Aim of the exercise: Retype exactly the lines below, beginning with the first and ending with the line where "socket.default_value = value" appears.

Dataset section:
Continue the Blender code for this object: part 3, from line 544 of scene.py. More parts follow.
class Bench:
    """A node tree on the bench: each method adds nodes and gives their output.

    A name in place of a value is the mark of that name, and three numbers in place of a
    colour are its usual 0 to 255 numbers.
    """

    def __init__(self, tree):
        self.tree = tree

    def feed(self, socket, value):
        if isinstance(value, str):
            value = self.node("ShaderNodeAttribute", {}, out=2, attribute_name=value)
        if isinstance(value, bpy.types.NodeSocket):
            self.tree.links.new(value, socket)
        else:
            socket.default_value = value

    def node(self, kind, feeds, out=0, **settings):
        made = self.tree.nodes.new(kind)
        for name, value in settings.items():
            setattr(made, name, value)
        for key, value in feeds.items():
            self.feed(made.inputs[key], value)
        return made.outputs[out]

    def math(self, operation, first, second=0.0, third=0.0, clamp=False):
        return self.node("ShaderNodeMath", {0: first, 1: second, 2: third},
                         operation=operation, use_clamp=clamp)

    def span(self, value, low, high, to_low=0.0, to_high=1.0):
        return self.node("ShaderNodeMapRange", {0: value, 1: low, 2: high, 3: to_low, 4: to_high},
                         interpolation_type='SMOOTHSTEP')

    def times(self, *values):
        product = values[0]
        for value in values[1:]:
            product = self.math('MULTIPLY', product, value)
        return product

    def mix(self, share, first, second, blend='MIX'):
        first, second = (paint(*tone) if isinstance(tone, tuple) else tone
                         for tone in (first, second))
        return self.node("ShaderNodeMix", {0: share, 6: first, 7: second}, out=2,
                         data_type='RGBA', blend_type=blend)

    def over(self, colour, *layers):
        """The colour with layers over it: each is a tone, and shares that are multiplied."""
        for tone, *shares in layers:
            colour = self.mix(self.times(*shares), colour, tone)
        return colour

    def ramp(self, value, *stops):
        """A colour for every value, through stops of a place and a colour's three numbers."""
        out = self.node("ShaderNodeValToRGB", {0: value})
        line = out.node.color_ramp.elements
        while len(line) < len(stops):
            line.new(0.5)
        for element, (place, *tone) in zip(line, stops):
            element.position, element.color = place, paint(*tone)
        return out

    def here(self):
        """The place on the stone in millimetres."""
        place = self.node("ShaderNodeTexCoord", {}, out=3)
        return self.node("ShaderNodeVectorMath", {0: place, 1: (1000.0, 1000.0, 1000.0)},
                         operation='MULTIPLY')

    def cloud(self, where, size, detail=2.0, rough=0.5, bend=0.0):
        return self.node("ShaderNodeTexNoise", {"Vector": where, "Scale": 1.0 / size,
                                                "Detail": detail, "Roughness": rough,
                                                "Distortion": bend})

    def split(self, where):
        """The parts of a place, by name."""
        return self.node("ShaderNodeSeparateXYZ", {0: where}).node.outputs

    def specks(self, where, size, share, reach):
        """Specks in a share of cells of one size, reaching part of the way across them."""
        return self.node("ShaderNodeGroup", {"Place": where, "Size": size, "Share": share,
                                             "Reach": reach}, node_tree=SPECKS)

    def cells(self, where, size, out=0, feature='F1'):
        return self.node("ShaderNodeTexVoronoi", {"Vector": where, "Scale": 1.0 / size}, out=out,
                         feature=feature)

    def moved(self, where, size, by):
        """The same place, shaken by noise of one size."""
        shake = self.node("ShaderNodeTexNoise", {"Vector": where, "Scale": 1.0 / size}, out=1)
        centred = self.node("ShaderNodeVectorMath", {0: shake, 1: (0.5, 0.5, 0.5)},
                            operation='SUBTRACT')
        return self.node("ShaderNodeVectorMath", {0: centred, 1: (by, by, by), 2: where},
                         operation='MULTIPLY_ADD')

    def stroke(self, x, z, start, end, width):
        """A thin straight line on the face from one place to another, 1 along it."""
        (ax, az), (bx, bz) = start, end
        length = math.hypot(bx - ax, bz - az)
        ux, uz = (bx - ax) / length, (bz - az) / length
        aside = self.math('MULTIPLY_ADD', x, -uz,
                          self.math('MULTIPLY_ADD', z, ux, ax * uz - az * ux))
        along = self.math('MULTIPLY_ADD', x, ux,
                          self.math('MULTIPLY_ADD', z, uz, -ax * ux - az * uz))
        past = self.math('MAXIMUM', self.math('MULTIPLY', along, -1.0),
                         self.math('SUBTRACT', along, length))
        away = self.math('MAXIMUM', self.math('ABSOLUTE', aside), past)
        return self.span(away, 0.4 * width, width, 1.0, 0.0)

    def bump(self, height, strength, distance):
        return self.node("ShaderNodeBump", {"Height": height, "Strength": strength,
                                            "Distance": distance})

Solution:
Continue the Blender code for this object: part 3, from line 544 of scene.py. More parts follow.
class Bench:
    """A node tree on the bench: each method adds nodes and gives their output.

    A name in place of a value is the mark of that name, and three numbers in place of a
    colour are its usual 0 to 255 numbers.
    """

    def __init__(self, tree):
        self.tree = tree

    def feed(self, socket, value):
        if isinstance(value, str):
            value = self.node("ShaderNodeAttribute", {}, out=2, attribute_name=value)
        if isinstance(value, bpy.types.NodeSocket):
            self.tree.links.new(value, socket)
        else:
            socket.default_value = value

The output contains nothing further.